After knowing all about what is triangle pattern, let’s look at some of the most common mistakes repeated while trading triangle patterns and how to fix them

  • Entering too early: Don't enter a trade before the breakout is confirmed. Early entries often result in false breakouts and unnecessary losses.

  • Ignoring volume: A breakout is more reliable when it's supported by higher trading volume. Low-volume breakouts can fail quickly.

  • Trading near the apex: As the triangle reaches its end, price movement can become unpredictable. It's usually better to wait for a clear breakout.

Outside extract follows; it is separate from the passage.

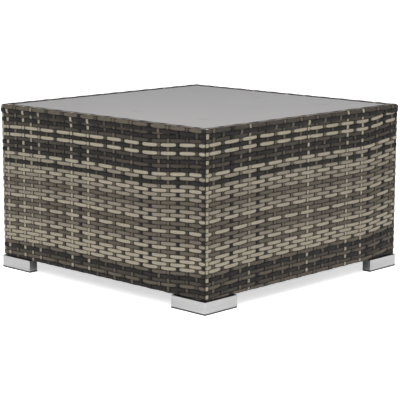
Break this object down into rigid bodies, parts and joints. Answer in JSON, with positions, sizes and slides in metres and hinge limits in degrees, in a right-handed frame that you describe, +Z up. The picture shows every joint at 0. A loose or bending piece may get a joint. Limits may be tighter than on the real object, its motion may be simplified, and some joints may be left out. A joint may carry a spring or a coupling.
{
  "type": "coffee table",
  "caption": "Low square garden coffee table: woven strand skin over a welded tube frame, loose glass top set in the rim, L-shaped corner feet.",
  "frame": {"origin": "on the floor under the centre of the table", "axes": "+Z up, the front face looks along -Y, the glass bearers run along Y"},
  "size_m": [0.604, 0.604, 0.354],
  "materials": {
    "weave": "satin, finely ribbed",
    "frame": "fine powder coat",
    "glass": "satin, polished arris",
    "bumper": "soft matte",
    "foot_core": "fine grain",
    "foot_trim": "brushed, anodised",
    "screw": "zinc plated"
  },
  "bodies": {
    "table": {"top_rail_front": "frame", "bottom_rail_front": "frame", "side_upright_front": "frame", "woven_side_front": "weave", "top_rail_right": "frame", "bottom_rail_right": "frame", "side_upright_right": "frame", "woven_side_right": "weave", "top_rail_back": "frame", "bottom_rail_back": "frame", "side_upright_back": "frame", "woven_side_back": "weave", "top_rail_left": "frame", "bottom_rail_left": "frame", "side_upright_left": "frame", "woven_side_left": "weave", "corner_post_front_left": "frame", "foot_core_front_left": "foot_core", "foot_trim_front_left": "foot_trim", "foot_screws_front_left": "screw", "corner_post_front_right": "frame", "foot_core_front_right": "foot_core", "foot_trim_front_right": "foot_trim", "foot_screws_front_right": "screw", "corner_post_back_right": "frame", "foot_core_back_right": "foot_core", "foot_trim_back_right": "foot_trim", "foot_screws_back_right": "screw", "corner_post_back_left": "frame", "foot_core_back_left": "foot_core", "foot_trim_back_left": "foot_trim", "foot_screws_back_left": "screw", "glass_bearer_left": "frame", "glass_bumpers_left": "bumper", "glass_bearer_right": "frame", "glass_bumpers_right": "bumper"},
    "glass": {"glass_top": "glass"}
  },
  "joints": [
    {"name": "glass_lift", "type": "slide", "parent": "table", "child": "glass", "axis": [0, 0, 1], "range_m": [0, 0.06]}
  ]
}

  • Ignoring the overall market trend: Even a strong pattern can fail if the broader market is moving in the opposite direction. Always check the market trend before taking a trade.

  • Forcing a triangle pattern: Not every consolidation is a triangle. Make sure the pattern is clearly formed before making a decision.

Conclusion 

When it comes to technical analysis in trading, triangle chart patterns are among the most reliable and helpful tools. These patterns help traders identify market indecision and prepare for potential breakout opportunities. Most importantly, they help traders understand market psychology, making trading effortless and less risky. 

As this comprehensive guide has explained, these patterns help gain valuable insights into the market trends. However, these patterns aren’t decisive factors in isolation. They work best when you combine them with volume analysis, risk management, and trend confirmation. So, use these patterns wisely to navigate markets fast.